What Is Tokenomics and Why Does It Matter?
Tokenomics — a portmanteau of "token" and "economics" — refers to the entire economic design of a cryptocurrency. It covers how tokens are created, distributed, incentivized, and potentially destroyed. For any DeFi project, strong tokenomics is one of the most critical indicators of long-term sustainability.
Understanding CLEO's tokenomics gives you the tools to evaluate the project on its fundamentals, rather than relying solely on market sentiment or hype.
Key Tokenomics Pillars
When analyzing any token's economic model, there are five core pillars to examine:
- Total Supply: The maximum number of tokens that will ever exist.
- Circulating Supply: The number of tokens currently in active circulation on the market.
- Allocation: How tokens are divided among founders, the community, treasury, liquidity, and development.
- Vesting Schedules: Lock-up periods that prevent large holders from dumping tokens immediately.
- Burn Mechanics: Mechanisms that permanently remove tokens from supply, creating deflationary pressure.
Token Supply Design
A well-designed token supply balances scarcity with accessibility. Too few tokens can make the asset difficult to trade at low price points; too many can dilute value. Projects often implement a hard cap — a maximum supply that can never be exceeded — to signal long-term scarcity to the market.
Alongside the hard cap, the emission rate (how quickly new tokens enter circulation) plays a major role. A slow, controlled release prevents sudden supply shocks that can suppress price action.
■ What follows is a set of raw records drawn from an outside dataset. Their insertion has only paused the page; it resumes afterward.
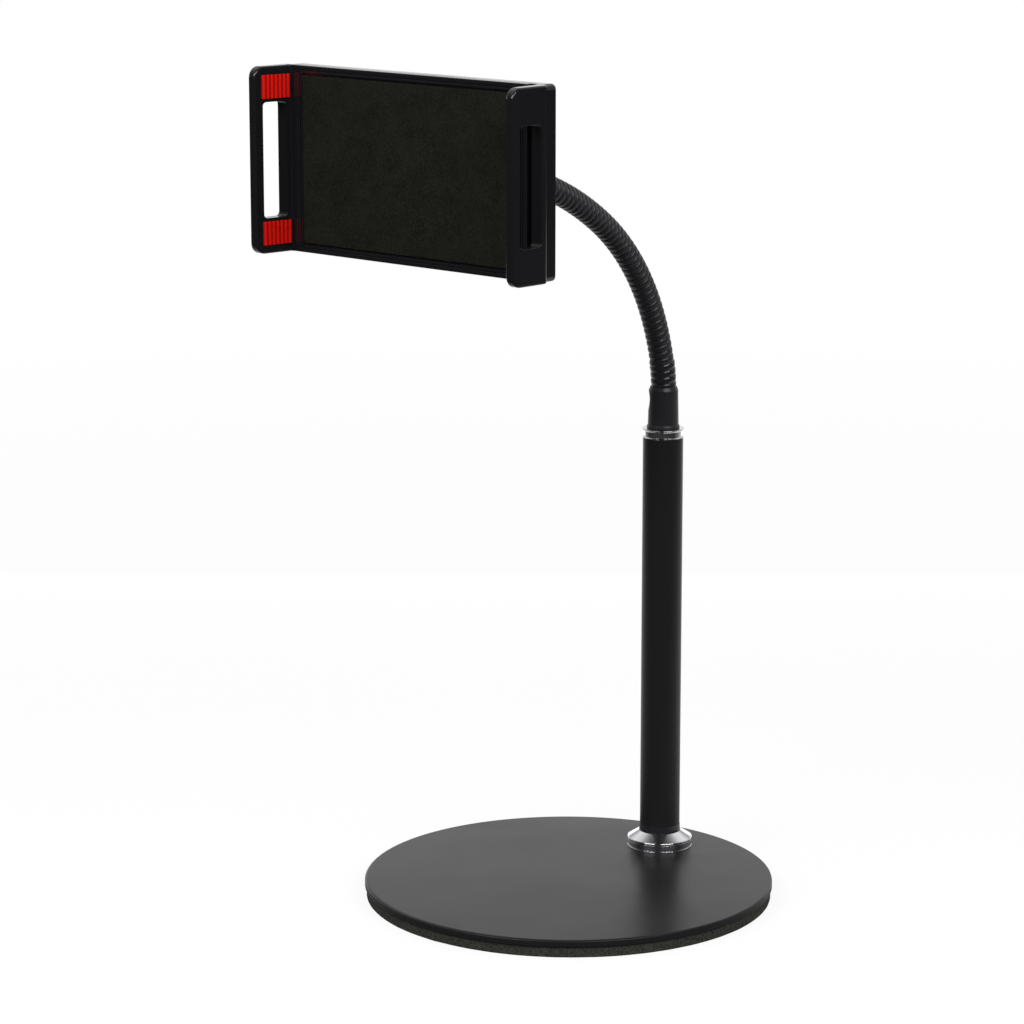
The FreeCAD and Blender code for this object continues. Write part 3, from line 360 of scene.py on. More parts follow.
def smooth_normals(piece):
    """Shades a piece smooth, with each flat face keeping its own direction up to the rounds."""
    for face in piece.data.polygons:
        face.use_smooth = True
    weighted = piece.modifiers.new("Weighted", "WEIGHTED_NORMAL")
    weighted.weight = FLAT_WEIGHT
    apply_modifiers(piece)


def apply_modifiers(piece):
    """Turns what the modifiers show into the piece's own mesh."""
    graph = bpy.context.evaluated_depsgraph_get()
    final = bpy.data.meshes.new_from_object(piece.evaluated_get(graph))
    piece.modifiers.clear()
    piece.data = final


def piece_from(name, build, slot):
    """A new object from a bmesh in metres, with its finish."""
    bmesh.ops.remove_doubles(build, verts=build.verts, dist=TOUCHING)
    bmesh.ops.recalc_face_normals(build, faces=build.faces)
    mesh = bpy.data.meshes.new(name)
    build.to_mesh(mesh)
    build.free()
    piece = bpy.data.objects.new(name, mesh)
    bpy.context.scene.collection.objects.link(piece)
    mesh.materials.append(finishes[slot])
    return piece


def stand_for(piece, body, *cad_nodes):
    """The piece takes the place of CAD nodes and moves with their body."""
    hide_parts(*cad_nodes)
    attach(piece, body)
    print(piece.name, len(piece.data.polygons), "faces, for", ", ".join(cad_nodes))


# %% Turn an outline


def turned(name, slot, outline, place, segments=128, shape=None):
    """Turns a closed (radius, height) outline in millimetres about Z and places it.

    shape may change a point's radius and height, which it gets with the point's angle."""
    build = bmesh.new()
    rings = []
    for step in range(segments):
        angle = 2 * math.pi * step / segments
        ring = []
        for radius, height in outline:
            if shape:
                radius, height = shape(radius, angle, height)
            point = Vector((radius * math.cos(angle), radius * math.sin(angle), height))
            ring.append(build.verts.new((place @ point) * MM))
        rings.append(ring)
    for ring, after in zip(rings, rings[1:] + rings[:1]):
        for index in range(len(outline)):
            corners = (ring[index - 1], ring[index], after[index], after[index - 1])
            build.faces.new(corners)
    return piece_from(name, build, slot)


# %% [markdown]
# ## Base foam
# The steel base stands on a disc of closed-cell foam, which keeps it from sliding and scratching.
# It could be a plain cylinder, but cut foam has soft edges and a side that is never quite true.
# So a ring is turned from an outline with rounded edges, and a slow noise pushes its side in and
# out. The hole for the post's screw lies off the middle: each circle of the ring slides towards
# it, the more the smaller the circle is. A circle midway keeps the flat faces even.

# %% Make the base foam
FOAM_RADIUS = 99.3
FOAM_HOLE = 9.0
FOAM_WAVER = 0.12
WAVER_SCALE, WAVER_RISE = 14.0, 0.3
MIDWAY = 60.0


def cut_edge(radius, angle, height):
    """Foam cut with a knife: the side wavers a little round the disc."""
    spot = Vector((math.cos(angle), math.sin(angle), 0.0)) * WAVER_SCALE
    spot.z = height * WAVER_RISE
    if radius < FOAM_RADIUS - 1:
        return radius, height
    return radius - FOAM_WAVER * (1 + noise.noise(spot)), height


def slide_hole(disc, edge, hole):
    """Slides a disc's circles from its edge to its hole towards the post."""
    for vertex in disc.data.vertices:
        share = (edge - math.hypot(vertex.co.x, vertex.co.y) / MM) / (edge - hole)
        vertex.co.y += POST_Y * min(max(share, 0.0), 1.0) * MM


foam_outline = rounded([
    (FOAM_RADIUS, 0.0, 0.5), (FOAM_RADIUS, PAD_THICK, 0.3), (MIDWAY, PAD_THICK),
    (FOAM_HOLE, PAD_THICK, 0.3), (FOAM_HOLE, 0.0, 0.3), (MIDWAY, 0.0)])
base_foam = turned("base_foam_disc", "base_foam", foam_outline, Matrix(), 256, cut_edge)
slide_hole(base_foam, FOAM_RADIUS, FOAM_HOLE)
smooth_normals(base_foam)
stand_for(base_foam, "stand", "base_pad")

# %% [markdown]
# ## Base plate
# The plate is a plain disc, and all of its form is in its edge: a round above and a smaller one
# below, which mirror the room as thin lines. The CAD rounds the upper edge in few steps, so the
# plate is turned again with more, and its screw hole is slid to its place in the same way.

# %% Make the base plate
PLATE_RADIUS = 100.0
HEAD_HOLE, HEAD_DEEP, SHANK_HOLE = 6.05, 3.0, 3.05

plate_outline = rounded([
    (PLATE_RADIUS, PAD_THICK, 0.45), (PLATE_RADIUS, PLATE_TOP, 0.95), (MIDWAY, PLATE_TOP),
    (SHANK_HOLE, PLATE_TOP), (SHANK_HOLE, PAD_THICK + HEAD_DEEP), (HEAD_HOLE, PAD_THICK),
    (MIDWAY, PAD_THICK)], 8)
plate = turned("steel_plate", "base_paint", plate_outline, Matrix(), 384)
slide_hole(plate, PLATE_RADIUS, HEAD_HOLE)
smooth_normals(plate)
stand_for(plate, "stand", "base_plate")

# %% [markdown]
# ## Chrome fittings of the post
# A turned flange covers the post's foot and a ring with two lips ends it. Both are plated
# turnings, so each is one outline turned round the post's axis. The plating is polished over
# every edge, so the outline's corners are rounded by up to half a millimetre: these thin rounds
# are the bright lines of the fitting. The ring's lower lip slopes, so that it mirrors the
# backdrop all along. A thin rubber collar covers the gap between the flange and the tube.

# %% Make the flange and the collar
POST = Matrix.Translation((0, POST_Y, PLATE_TOP))
BORE = TUBE_RADIUS + 0.05

flange_outline = rounded([
    (BORE, 0.0), (16.1, 0.0, 0.1), (16.1, 0.8, 0.1), (15.65, 0.8), (15.65, 1.1), (16.0, 1.1, 0.1),
    (16.0, 3.9, 0.1), (15.65, 3.9), (15.65, 4.2), (16.2, 4.2, 0.25), (16.2, 5.1, 0.55),
    (10.6, 8.5, 0.3), (BORE, 8.5)])
flange = turned("chrome_flange", "chrome", flange_outline, POST, 192)
smooth_normals(flange)
stand_for(flange, "stand", "foot_flange")

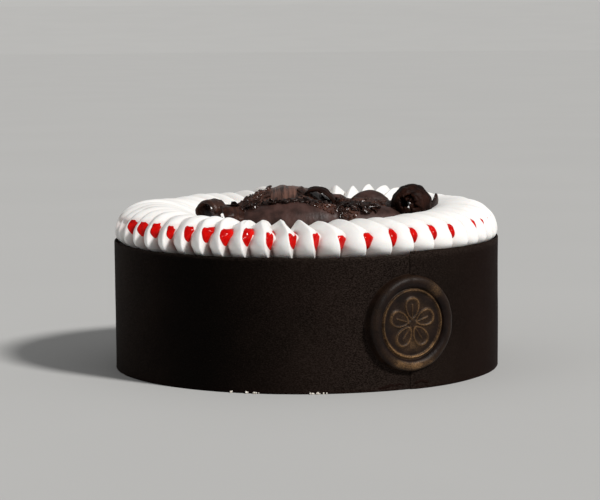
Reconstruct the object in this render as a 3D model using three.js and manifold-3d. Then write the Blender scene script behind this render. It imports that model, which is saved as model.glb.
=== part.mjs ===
// A black forest cake: a sponge drum wrapped in a strip of dark chocolate that a moulded chocolate seal holds shut,
// topped with piped petals of whipped cream and a heap of broad chocolate shavings.
// Millimetres, +Z up. The origin is the centre of the underside. Azimuth 0 is the front (-Y) and grows towards +X.
import * as THREE from "three";
import { mergeVertices } from "three/addons/utils/BufferGeometryUtils.js";
import Module from "manifold-3d";

const wasm = await Module();
wasm.setup();

// Driving dimensions.
const gap = 0.3; // clearance kept between pieces that touch
const strip = { outerRadius: 101.5, thickness: 1.2, height: 67, rise: 1.9, seamAzimuth: 30, overlap: 8, easing: 26 };
const stripInnerRadius = strip.outerRadius - strip.thickness;
const drum = { radius: stripInnerRadius - gap, height: 64.5, facets: 64 };
const cream = {
  petals: 51,
  firstGroove: 2.9, // azimuth of the first groove's foot
  crowding: 0.9,
  neckRadius: stripInnerRadius - gap, // where it passes down inside the strip
  rimHeight: strip.height + strip.rise,
  springHeight: 71.5, // height of the widest point
  bulgeRadius: 101,
  crestRadius: 80,
  crestHeight: 85.7,
  sideRise: 0.8, // the crests stand higher at the sides than at the front and back
  frontDrop: 0.9,
  faceRelief: 3.8, // depth of the grooves on the outer face
  outline: 2.2, // exponent of the rounded shoulder
  wellHeight: 73,
};
const bed = { centre: [3, -5], reach: [45, 39], foot: 73.6, edge: 76.4, crown: 85 };
const seal = { azimuth: 30, height: 33, radius: 24, face: 105.6, field: 103.4, lip: 3.2, ringRadius: 16.7, petals: 5 };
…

Understanding Token Burn Mechanics
Token burns are one of the most powerful deflationary tools in a project's arsenal. When tokens are "burned," they are sent to an irretrievable wallet address, permanently reducing the total supply. This can happen through several mechanisms:
- Transaction Burns: A small percentage of every on-chain transaction is automatically burned.
- Buyback & Burn: The project uses a portion of protocol revenue to purchase tokens on the open market and destroy them.
- Manual Burns: Periodic, announced burns executed by the team or DAO governance vote.
Over time, consistent burning reduces circulating supply, which — assuming stable or growing demand — creates upward price pressure.
Distribution Fairness: A Red Flag Checklist
One of the most common warning signs in tokenomics is an overly concentrated distribution. Here's what to watch for:
| Allocation Type | Healthy Range | Red Flag |
|---|---|---|
| Team / Founders | 10–20% | Above 30% |
| Community / Public | 40–60% | Below 25% |
| Liquidity Pool | 10–20% | Below 5% |
| Treasury / DAO | 10–20% | No vesting applied |
| Marketing | 5–10% | Above 20% |
Why Vesting Schedules Protect Investors
Vesting schedules lock team and early-investor tokens for a defined period — often 12 to 36 months — with gradual releases (cliff vesting or linear vesting). This aligns the incentives of insiders with long-term project success. If founders can't sell immediately, they're motivated to keep building.
Always verify vesting details on a project's official documentation or blockchain explorer before investing.
Key Takeaway
Sound tokenomics is the backbone of any credible DeFi project. A transparent supply cap, fair distribution, meaningful burn mechanics, and enforced vesting schedules signal a project built for the long haul — not a quick exit. Always study the tokenomics before committing capital.